What am I not conveying correctly?


----------



## royster13 (Aug 14, 2007)

What I am reading is you think the RN# some how has to trace back to the origin....I am only talking about RN#s.....Not Country of Origin markings, fabric content markings and/or care instruction markings.....


----------



## MeanBod (Nov 7, 2013)

forgedthrufire said:


> It's part of what the person at the FTC relayed to me when pushing our RN info through.
> 
> 
> Grab some popcorn this is a stinking novel full of legal this and that.
> ...


From reading this I understand I dont need an RN is I put the company name.

"You don’t need to get or use an RN to do business; the RN is another way to identify your company on labels instead of using your company’s full name."


----------



## forgedthrufire (Oct 6, 2014)

It is an identifier. What it also allows you to do is rebrand with your own custom label and still meet guidelines. Unless you are the end user (purchaser) the tag need is required. 

Let's say you use an Anvil tee but want custom tags. You need the RN to replace their tags but still be compliant with FTC regulations. Take a look at their tags. They all have a number on them somewhere.


----------



## forgedthrufire (Oct 6, 2014)

You can however leave their tags and custom imprint a logo or custom graphic under it and not need your own number. Many people just put the number on hangtags with wash care, etc (which isn't exactly following guidelines). Or they stitch a new tag on the inside side seam or straight over the existing tags.

Options. Many options.

*edited to remove confusion


----------



## splathead (Dec 4, 2005)

forgedthrufire said:


> Many people just put the number on hangtags with wash care, etc as well to get around this.

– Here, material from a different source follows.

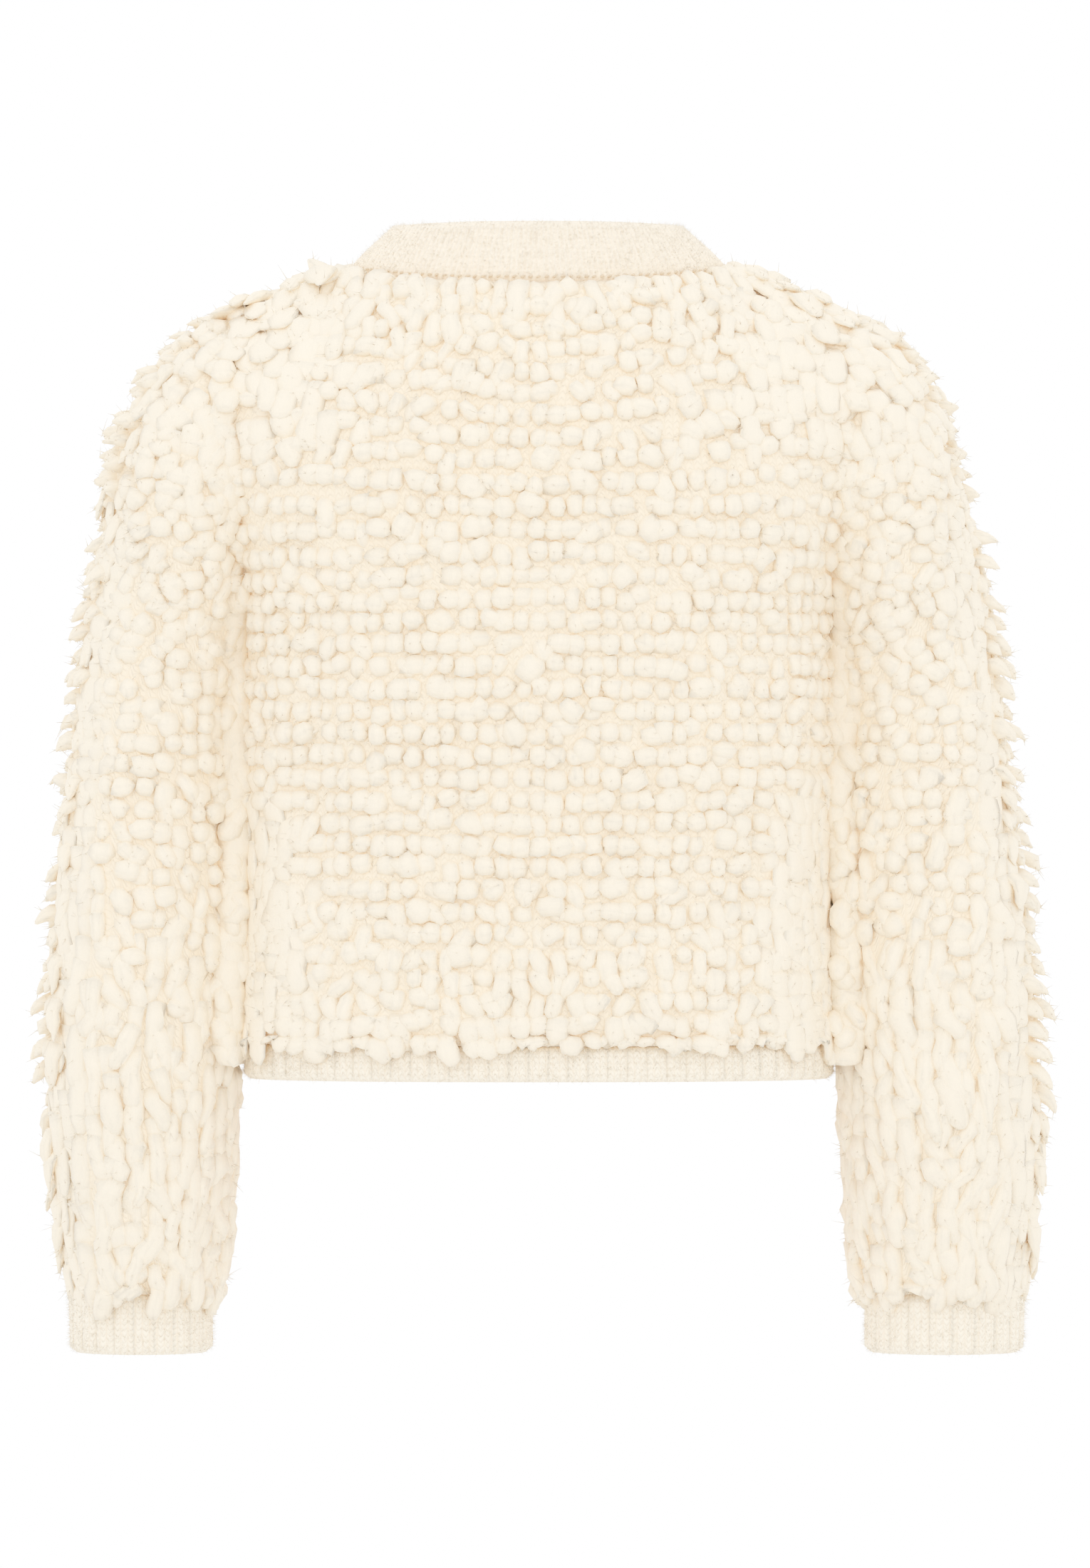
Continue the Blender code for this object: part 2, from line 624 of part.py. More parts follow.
def make_hem(material):
    """The hem's rib: one strip on the back and one on each front, as the panels above them."""
    low, high = -BODY_LENGTH, -BODY_LENGTH + HEM_RIB
    for name, side, hand in (("hem_back", BACK, 1), ("hem_left", FRONT, 1), ("hem_right", FRONT, -1)):
        quarter = np.linalg.norm(np.diff(body_row(side, low, np.linspace(0, 1, 60)), axis=0), axis=1).sum()
        columns = 2 * round(quarter / WELT_RIB)
        first = 0 if side == BACK else FRONT_BAND_HALF / quarter
        shares = np.linspace(first, 1, columns + 1)
        rows = np.array([body_row(side, z, shares) for z in (low, high)])
        if side == FRONT:
            rows[:, 0, 0] = FRONT_BAND_HALF + SEAM_GAP / 2
            inner = rows * [hand, 1, 1]
        else:
            inner = np.concatenate([rows[:, :0:-1] * [-1, 1, 1], rows], axis=1)
        directions = surface_normals(inner, False, np.array([0.0, 0.0, (low + high) / 2]))
        directions[..., 2] = 0.0
        for column, at_centre in ((0, side == FRONT), (-1, False)):
            directions[:, column] = [0, side, 0] if at_centre else unit(inner[:, column] * [1, 0, 0])
        inner = drawn_back(inner, closed=False)
        thick = np.full(inner.shape[:2], RIB_WALL) + ribs(inner.shape[1])
        thick[:, (0, -1)] = RIB_WALL
        outer = opened(inner + unit(directions) * thick[..., None], closed=False)
        wall(name, inner, outer, material, column_step=2)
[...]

This is a no-no. FTC says RN# and wash instructions must be part of the permanent label.


----------



## forgedthrufire (Oct 6, 2014)

I didn't mean it was right. Some reason it not as heavily enforced for whatever reason. I have received many shirts this way.

We leave the originals and then add a custom hang tag with wash information so they have the info if they decide to remove the tags.

We will switch over to the custom imprint soon. It just looks better and I feel it gives your company a more refined look.


----------